**SET EXERCISE**
Print verbatim the opening line of the material and every subsequent line through the one containing "spike_pitch = 2".

Entries with model source code:

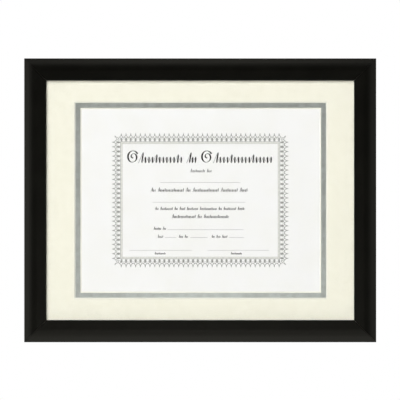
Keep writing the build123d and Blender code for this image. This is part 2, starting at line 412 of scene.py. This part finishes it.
def printed(layout, ribbons):
    """Lays the page's ribbons on the paper, all of them as thick as ink."""
    ribbons = layout.node("GeometryNodeRealizeInstances", sockets={"Geometry": ribbons})
    x, y, z = layout.split(layout.node("GeometryNodeInputPosition"))
    front = paper_front + 0.5 * ink_thickness - (z > 0) * (1.5 * ink_thickness)
    place = layout.vector(x, front, y + frame_centre.z)
    return layout.node("GeometryNodeSetPosition", sockets={"Geometry": ribbons, "Position": place})


def ink_finish(name, colour):
    """Printer's ink: it takes the paper's tooth, and its cover varies a little."""
    finish = Finish(name)
    cover = finish.noise(600.0, 4.0, 0.6)
    lighter = [min(255, level + 14) for level in colour]
    return finish.surface(
        Base_Color=finish.blend(cover.between(0.3, 0.75), tone(*colour), tone(*lighter)),
        Roughness=0.55 + cover * 0.2,
        Specular_IOR_Level=0.1,
        Normal=finish.bumps(cover, 0.02 * mm, 0.4),
    )


border_half_width = 86.9
border_half_height = 63.2
spikes_across = 34
spikes_down = 26
spikes_across_reach = 88.4
spikes_down_reach = 65.05
spike_pitch = 2 * spikes_across_reach / (spikes_across - 1)

spike = pen("border_spike")
half_pitch = spike_pitch / 2
stroke(spike, [(0, 12.1), (0, 10.8), (0, 9.6), (0, 8.9)], [0.2, 0.9, 1.3, 0.9])
stroke(spike, [(0, 9.6), (1.9, 7.7), (0, 5.9), (-1.9, 7.7)], [0.6, 0.95, 0.8, 0.95], closed=True)
stroke(spike, [(-half_pitch, 7.2), (-1.9, 7.7)], [0.6, 0.7])
stroke(spike, [(1.9, 7.7), (half_pitch, 7.2)], [0.7, 0.6])
stroke(spike, [(0, 6.4), (0, 5.7), (0, 4.6), (0, 3.6), (0, 2.5)], [0.9, 2.2, 1.9, 1.3, 0.8])
drop = pen("border_drop")
drop_outline = [(0, 6.4), (0.9, 5.4), (1.5, 4.4), (1.8, 3.5), (1.5, 2.7), (0, 2.3)]
drop_outline += [(-x, y) for x, y in drop_outline[-2:0:-1]]
stroke(drop, drop_outline, [0.3] * len(drop_outline), closed=True)
bud = pen("border_bud")
stroke(bud, [(0, 12.8), (0, 11.6), (0, 10.4)], [0.3, 1.2, 0.8])
stroke(bud, [(0, 10.6), (1.2, 7.9), (0, 5.2), (-1.2, 7.9)], [0.6, 0.9, 0.7, 0.9], closed=True)
edging = pen("border_edging")
edging_gap = 2.3
reach, rise = border_half_width + edging_gap, border_half_height + edging_gap
edging_corners = [(-reach, -rise), (reach, -rise), (reach, rise), (-reach, rise)]
stroke(edging, edging_corners, [0.5] * 4, closed=True)
bead = pen("border_bead")
stroke(bead, [(-0.3, 0.4), (0.3, 0.4)], [0.4, 0.4])

lace = Layout("border_lace")
across = lace.given("Spikes across", spikes_across)
down = lace.given("Spikes down", spikes_down)
spike = inked(lace, lace.given("Spike", spike))
drop = inked(lace, lace.given("Drop", drop))
bud = inked(lace, lace.given("Bud", bud))
bead = inked(lace, lace.given("Bead", bead))
edging = inked(lace, lace.given("Edging", edging))
width = lace.given("Half width", border_half_width * mm)
height = lace.given("Half height", border_half_height * mm)
across_reach = lace.given("Reach across", spikes_across_reach * mm)
down_reach = lace.given("Reach down", spikes_down_reach * mm)


def lace_row(count, reach, rise, shape, turn):
    """One shape repeated along a side, which is turned to its place round the page."""
    ends = {"Start": lace.vector(0 - reach, rise), "End": lace.vector(reach, rise)}
    line = lace.node("GeometryNodeCurvePrimitiveLine", sockets=ends)
    points = lace.node("GeometryNodeResampleCurve", sockets={"Curve": line, "Count": count})
    row = lace.node("GeometryNodeInstanceOnPoints", sockets={"Points": points, "Instance": shape})
    turned = {"Geometry": row, "Rotation": (0, 0, turn)}
    return lace.node("GeometryNodeTransform", sockets=turned)


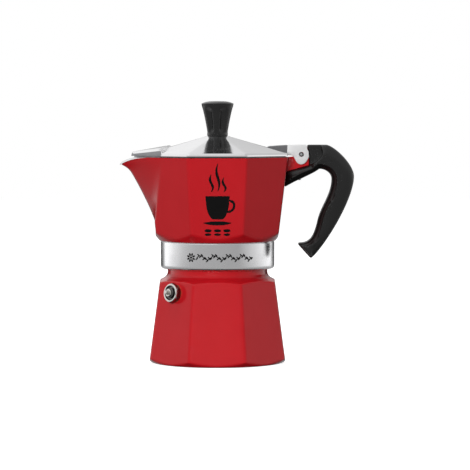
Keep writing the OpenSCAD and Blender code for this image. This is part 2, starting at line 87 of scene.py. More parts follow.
def smooth_min(a: float, b: float, soft: float) -> float:
    """Smaller of two values, with the change between them rounded over soft."""
    near = max(soft - abs(a - b), 0.0) / soft
    return min(a, b) - near * near * soft / 4


def smooth_max(a: float, b: float, soft: float) -> float:
    """Larger of two values, with the change between them rounded over soft."""
    return -smooth_min(-a, -b, soft)


def ease(low: float, high: float, value: float) -> float:
    """Soft step from 0 at low to 1 at high."""
    t = min(max((value - low) / (high - low), 0.0), 1.0)
    return t * t * (3 - 2 * t)


def along(knots: Sequence[Flat], value: float) -> float:
    """Straight-line reading of a curve given by its knots.

    Args:
        knots: pairs of place and height, in rising order of place.
        value: the place to read.

    Returns:
        The height there, held level past both ends.
    """
    if value <= knots[0][0]:
        return knots[0][1]
    for (a, at_a), (b, at_b) in zip(knots, knots[1:]):
        if value <= b:
            return mix(at_a, at_b, (value - a) / (b - a))
    return knots[-1][1]


def cubic(a: Flat, b: Flat, c: Flat, d: Flat, steps: int = 12) -> list[Flat]:
    """Points of a cubic curve, without its last one."""
    points = []
    for i in range(steps):
        t = i / steps
        s = 1 - t
        weights = (s * s * s, 3 * s * s * t, 3 * s * t * t, t * t * t)
        points.append(tuple(sum(w * p[k] for w, p in zip(weights, (a, b, c, d))) for k in (0, 1)))
    return points


def octagon(apothem: float) -> list[Flat]:
    """Corners of an octagon whose facets face the axes."""
    reach = apothem / math.cos(math.pi / 8)
    turns = [math.radians(22.5 + 45 * k) for k in range(8)]
    return [(reach * math.cos(t), reach * math.sin(t)) for t in turns]


SIDE_RUN = (0.02, 0.12, 0.24, 0.37, 0.5, 0.63, 0.76, 0.88, 0.98)


def rounded(corners: Sequence[Flat], cuts: Sequence[float], bend: int = 6) -> list[Flat]:
    """Outline whose corners are rounded.

    Args:
        corners: corners of the outline, anticlockwise.
        cuts: how far before each corner its rounding starts.
        bend: pieces that each rounding is made of.

    Returns:
        The same count of points for any outline with that count of corners.
    """
    count = len(corners)
    ends = []
    for i, corner in enumerate(corners):
        here = Vector(corner)
        back = (Vector(corners[i - 1]) - here).normalized() * cuts[i]
        ahead = (Vector(corners[(i + 1) % count]) - here).normalized() * cuts[i]
        ends.append((here + back, here, here + ahead))
    points: list[Flat] = []
    for i, (start, corner, end) in enumerate(ends):
        for k in range(bend + 1):
            t = k / bend
            p = start * (1 - t) ** 2 + corner * 2 * t * (1 - t) + end * t * t
            points.append((p.x, p.y))
        after = ends[(i + 1) % count][0]
        points.extend(tuple(end.lerp(after, t)) for t in SIDE_RUN)
    return points


def turned_down(outline: Sequence[Flat], limit: float, soft: float = 0.8) -> list[Flat]:
    """Outline cut back to a round limit, as a lathe would cut it."""
    points = []
    for x, y in outline:
        reach = math.hypot(x, y)
        share = smooth_min(reach, limit, soft) / reach
        points.append((x * share, y * share))
    return points


def circle_like(outline: Sequence[Flat], radius: float) -> list[Flat]:
    """Circle whose points lie in the same directions as an outline's."""
    return [(x * radius / math.hypot(x, y), y * radius / math.hypot(x, y)) for x, y in outline]


def circle(radius: float, count: int = 96) -> list[Flat]:
    """Evenly spaced points of a circle."""
    turns = [2 * math.pi * k / count for k in range(count)]
    return [(radius * math.cos(t), radius * math.sin(t)) for t in turns]


def at_height(outline: Sequence[Flat], z: float) -> list[Place]:
    """Outline lifted to a height."""
    return [(x, y, z) for x, y in outline]


def free_depth(outline: Sequence[Flat], most: float) -> list[float]:
    """How far each point of an outline can move inwards before it meets another side.

    Args:
        outline: anticlockwise outline.
        most: the furthest that any point has to move.

    Returns:
        A depth for each point, no more than most.
    """
    starts = np.array(outline)
    runs = np.roll(starts, -1, axis=0) - starts
    squares = np.maximum((runs ** 2).sum(axis=1), 1e-12)
    rooms = []
    for i in range(len(outline)):
        low, high, depth = 0.0, most, most
        for _ in range(10):
            here = np.array(moved_in(outline, i, depth))
            share = np.clip(((here - starts) * runs).sum(axis=1) / squares, 0, 1)
            gap = np.linalg.norm(here - starts - runs * share[:, None], axis=1).min()
            if gap >= 0.985 * depth:
                low = depth
            else:
                high = depth
            depth = mix(low, high, 0.5)
        rooms.append(low)
    return rooms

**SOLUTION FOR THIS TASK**
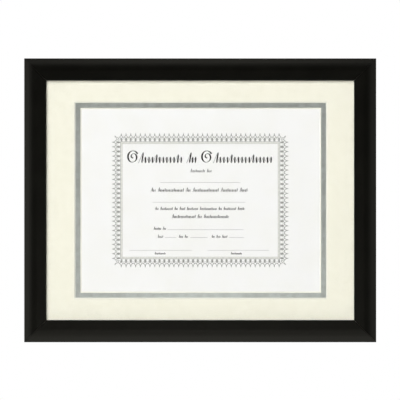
Keep writing the build123d and Blender code for this image. This is part 2, starting at line 412 of scene.py. This part finishes it.
def printed(layout, ribbons):
    """Lays the page's ribbons on the paper, all of them as thick as ink."""
    ribbons = layout.node("GeometryNodeRealizeInstances", sockets={"Geometry": ribbons})
    x, y, z = layout.split(layout.node("GeometryNodeInputPosition"))
    front = paper_front + 0.5 * ink_thickness - (z > 0) * (1.5 * ink_thickness)
    place = layout.vector(x, front, y + frame_centre.z)
    return layout.node("GeometryNodeSetPosition", sockets={"Geometry": ribbons, "Position": place})


def ink_finish(name, colour):
    """Printer's ink: it takes the paper's tooth, and its cover varies a little."""
    finish = Finish(name)
    cover = finish.noise(600.0, 4.0, 0.6)
    lighter = [min(255, level + 14) for level in colour]
    return finish.surface(
        Base_Color=finish.blend(cover.between(0.3, 0.75), tone(*colour), tone(*lighter)),
        Roughness=0.55 + cover * 0.2,
        Specular_IOR_Level=0.1,
        Normal=finish.bumps(cover, 0.02 * mm, 0.4),
    )


border_half_width = 86.9
border_half_height = 63.2
spikes_across = 34
spikes_down = 26
spikes_across_reach = 88.4
spikes_down_reach = 65.05
spike_pitch = 2 * spikes_across_reach / (spikes_across - 1)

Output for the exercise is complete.